Exercise details
Please report every line from the material that contains the word "joints".

Record excerpts
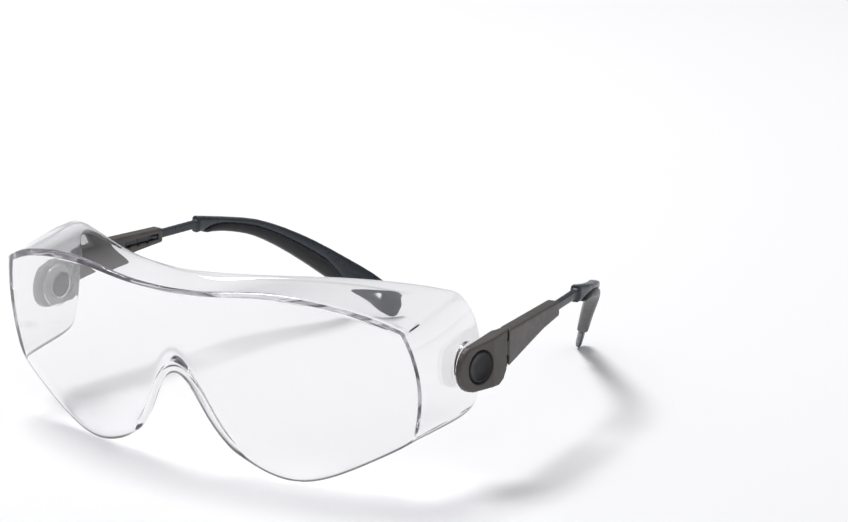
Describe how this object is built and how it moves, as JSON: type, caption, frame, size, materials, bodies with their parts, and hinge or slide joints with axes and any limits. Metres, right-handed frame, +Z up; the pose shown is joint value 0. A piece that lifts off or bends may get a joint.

--

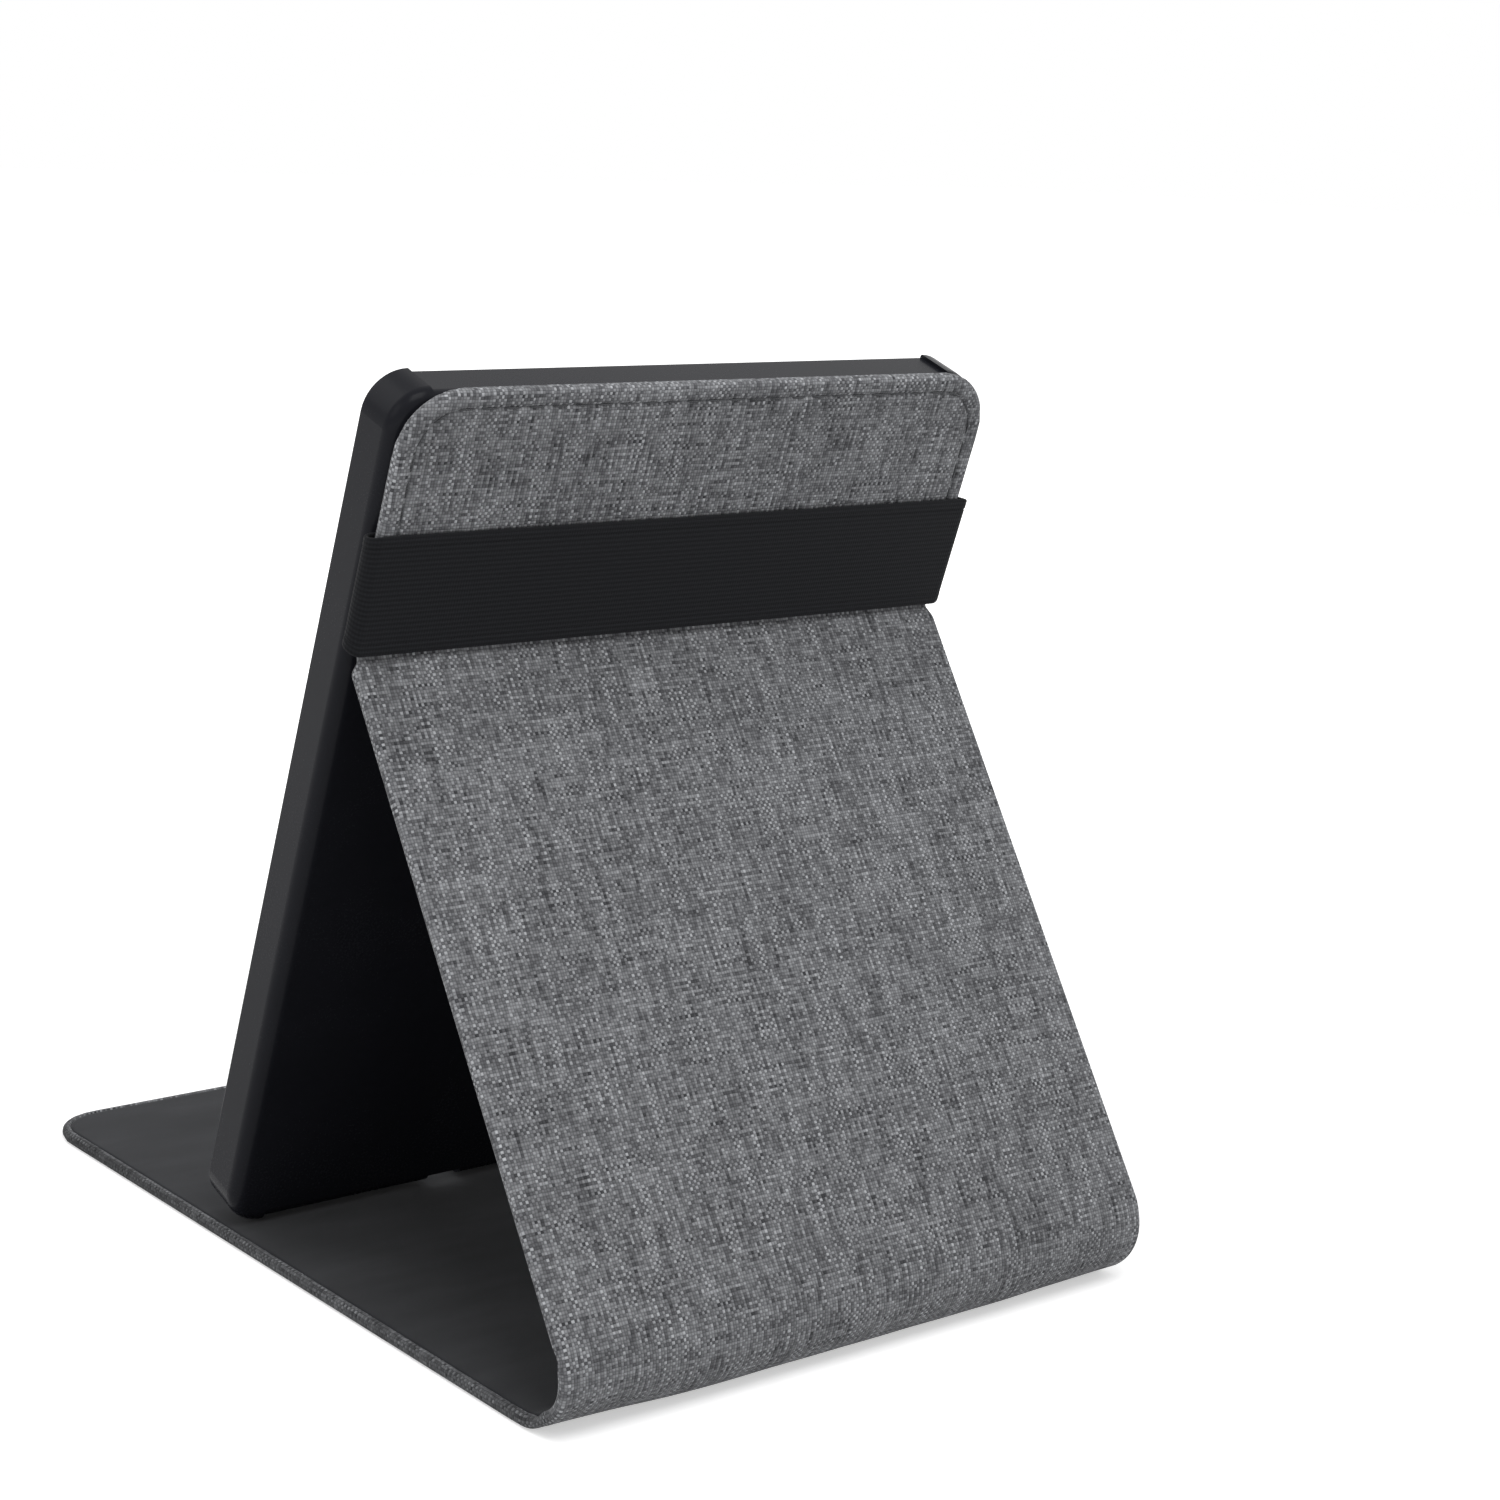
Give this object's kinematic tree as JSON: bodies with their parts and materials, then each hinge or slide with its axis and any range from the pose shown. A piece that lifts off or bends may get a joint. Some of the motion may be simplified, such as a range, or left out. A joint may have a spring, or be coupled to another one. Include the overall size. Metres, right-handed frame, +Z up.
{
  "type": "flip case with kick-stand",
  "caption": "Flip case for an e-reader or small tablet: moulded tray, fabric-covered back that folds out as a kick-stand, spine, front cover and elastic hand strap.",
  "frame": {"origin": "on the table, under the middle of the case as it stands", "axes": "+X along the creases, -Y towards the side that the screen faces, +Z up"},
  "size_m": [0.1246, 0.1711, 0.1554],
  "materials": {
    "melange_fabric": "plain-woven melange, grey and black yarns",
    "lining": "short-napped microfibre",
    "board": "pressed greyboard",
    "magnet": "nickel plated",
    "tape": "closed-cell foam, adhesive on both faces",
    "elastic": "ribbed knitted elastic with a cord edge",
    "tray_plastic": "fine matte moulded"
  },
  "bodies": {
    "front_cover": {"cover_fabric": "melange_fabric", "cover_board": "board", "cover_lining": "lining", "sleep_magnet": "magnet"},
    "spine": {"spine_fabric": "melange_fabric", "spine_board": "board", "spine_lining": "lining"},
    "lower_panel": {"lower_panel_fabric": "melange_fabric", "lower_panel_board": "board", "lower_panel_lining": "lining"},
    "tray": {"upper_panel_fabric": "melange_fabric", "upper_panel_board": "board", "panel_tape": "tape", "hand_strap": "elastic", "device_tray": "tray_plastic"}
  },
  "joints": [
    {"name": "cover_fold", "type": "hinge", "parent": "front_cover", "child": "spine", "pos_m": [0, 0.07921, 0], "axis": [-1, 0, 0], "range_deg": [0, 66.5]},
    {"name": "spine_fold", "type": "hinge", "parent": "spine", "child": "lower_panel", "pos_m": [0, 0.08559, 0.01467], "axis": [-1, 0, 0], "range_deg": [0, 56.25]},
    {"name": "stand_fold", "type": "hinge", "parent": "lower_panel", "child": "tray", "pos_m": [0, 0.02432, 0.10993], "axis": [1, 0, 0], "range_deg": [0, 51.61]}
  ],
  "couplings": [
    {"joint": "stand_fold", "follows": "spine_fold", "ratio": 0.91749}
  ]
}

Result of this exercise
Describe how this object is built and how it moves, as JSON: type, caption, frame, size, materials, bodies with their parts, and hinge or slide joints with axes and any limits. Metres, right-handed frame, +Z up; the pose shown is joint value 0. A piece that lifts off or bends may get a joint.
  "joints": [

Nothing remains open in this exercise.